Our analysis of State’s real property portfolio indicated that the overall inventory has increased. State reported its leased properties, which make up approximately 75 percent of the inventory, increased from approximately 12,000 to 14,000 between 2008 and 2013. However, comparing the total number of owned properties between years can be misleading because State’s method of counting these properties has been evolving over the past several years. OBO officials explained that in response to changes in OMB’s and FRPP’s reporting guidance, they have made efforts to count properties more precisely. For example, OBO has focused on separately capturing structural assets previously recorded as part of another building asset, such as perimeter walls, guard booths, and other ancillary structures. As a result of this effort, State recorded approximately 650 additional structural assets in its fiscal year 2012 FRPP report and approximately 900 more structures the following year in its fiscal year 2013 FRPP report, according to OBO officials.

Screen Shot 2014-11-26 at 9.11.13 AM

Acquisitions: State reported spending more than $600 million to acquire nearly 300 properties from fiscal year 2008 through 2013 (see fig.1).11 State uses two sources of funding to acquire real property. It acquires land for building new embassy compounds (NEC) with funding from the CSCS program. It acquires residences, offices, and other functional facilities with proceeds from the disposal of unneeded property. In fiscal years 2008 through 2013, State reported spending approximately $400 million of these disposal proceeds to acquire approximately 230 properties.
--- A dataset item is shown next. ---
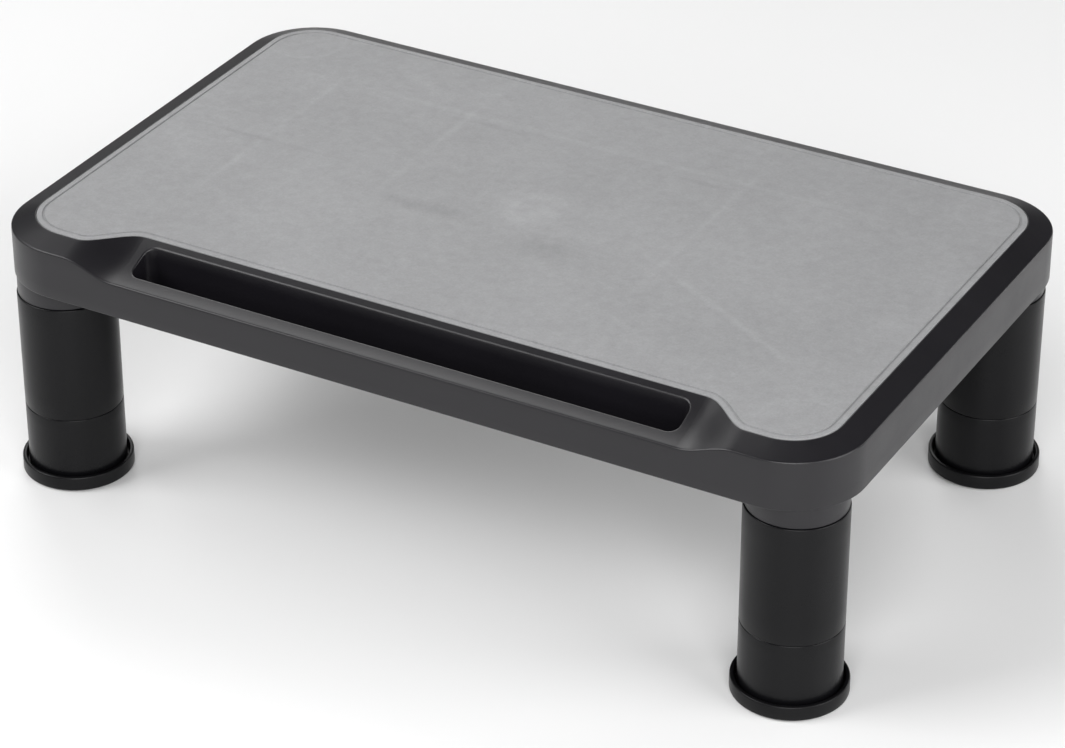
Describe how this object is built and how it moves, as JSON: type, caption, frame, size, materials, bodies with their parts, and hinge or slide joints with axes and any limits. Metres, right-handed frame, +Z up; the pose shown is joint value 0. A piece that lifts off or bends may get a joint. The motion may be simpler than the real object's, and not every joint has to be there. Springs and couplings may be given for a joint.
{
  "type": "monitor riser stand",
  "caption": "Low rectangular monitor riser: bevelled black deck with a grey textured top panel and a front pen trough, on stacked round push-fit legs.",
  "frame": {"origin": "middle of the stand's footprint, on the surface it stands on", "axes": "+X along the long side, towards the right as the user sees it; -Y towards the user, the side with the trough; +Z up"},
  "size_m": [0.44, 0.2706, 0.1374],
  "materials": {
    "deck_plastic": "satin moulded",
    "panel_grey": "fine matte texture",
    "column_plastic": "satin moulded",
    "cap_plastic": "satin moulded",
    "sole_rubber": "matte"
  },
  "bodies": {
    "root": {"deck": "deck_plastic", "top_panel": "panel_grey"},
    "upper_leg_front_left": {"upper_column_front_left": "column_plastic"},
    "lower_leg_front_left": {"lower_column_front_left": "column_plastic", "foot_cap_front_left": "cap_plastic", "foot_sole_front_left": "sole_rubber"},
    "upper_leg_front_right": {"upper_column_front_right": "column_plastic"},
    "lower_leg_front_right": {"lower_column_front_right": "column_plastic", "foot_cap_front_right": "cap_plastic", "foot_sole_front_right": "sole_rubber"},
    "upper_leg_back_left": {"upper_column_back_left": "column_plastic"},
    "lower_leg_back_left": {"lower_column_back_left": "column_plastic", "foot_cap_back_left": "cap_plastic", "foot_sole_back_left": "sole_rubber"},
    "upper_leg_back_right": {"upper_column_back_right": "column_plastic"},
    "lower_leg_back_right": {"lower_column_back_right": "column_plastic", "foot_cap_back_right": "cap_plastic", "foot_sole_back_right": "sole_rubber"}
  },
  "joints": [
    {"name": "upper_leg_front_left_pull", "type": "slide", "parent": "root", "child": "upper_leg_front_left", "axis": [0, 0, -1], "range_m": [0, 0.02]},
    {"name": "lower_leg_front_left_pull", "type": "slide", "parent": "upper_leg_front_left", "child": "lower_leg_front_left", "axis": [0, 0, -1], "range_m": [0, 0.02]},
    {"name": "upper_leg_front_right_pull", "type": "slide", "parent": "root", "child": "upper_leg_front_right", "axis": [0, 0, -1], "range_m": [0, 0.02]},
    {"name": "lower_leg_front_right_pull", "type": "slide", "parent": "upper_leg_front_right", "child": "lower_leg_front_right", "axis": [0, 0, -1], "range_m": [0, 0.02]},
    {"name": "upper_leg_back_left_pull", "type": "slide", "parent": "root", "child": "upper_leg_back_left", "axis": [0, 0, -1], "range_m": [0, 0.02]},
    {"name": "lower_leg_back_left_pull", "type": "slide", "parent": "upper_leg_back_left", "child": "lower_leg_back_left", "axis": [0, 0, -1], "range_m": [0, 0.02]},
    {"name": "upper_leg_back_right_pull", "type": "slide", "parent": "root", "child": "upper_leg_back_right", "axis": [0, 0, -1], "range_m": [0, 0.02]},
    {"name": "lower_leg_back_right_pull", "type": "slide", "parent": "upper_leg_back_right", "child": "lower_leg_back_right", "axis": [0, 0, -1], "range_m": [0, 0.02]}
  ]
}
Disposals: From fiscal years 2008 through 2013, State reported selling approximately 170 properties. In doing so, it received approximately $695 million in proceeds (see fig.1). According to State, property vacated when personnel move into newly constructed facilities is the largest source of property that can be disposed of. When State completes construction of a NEC, personnel previously working in different facilities at multiple locations are then collocated into the same NEC, a move that provides State an opportunity to dispose of its former facilities. Further information on State’s acquisitions and disposals from fiscal year 2008 through 2013, can be found in figures 1 and 2 below.

Leases: The majority of State’s leased properties are residences. State reported spending approximately $500 million on leases in 2013 and projects a potential increase to approximately $550 million by 2016 as growing populations in urban centers around the world push rental costs higher and the U.S. government’s overseas presence increases.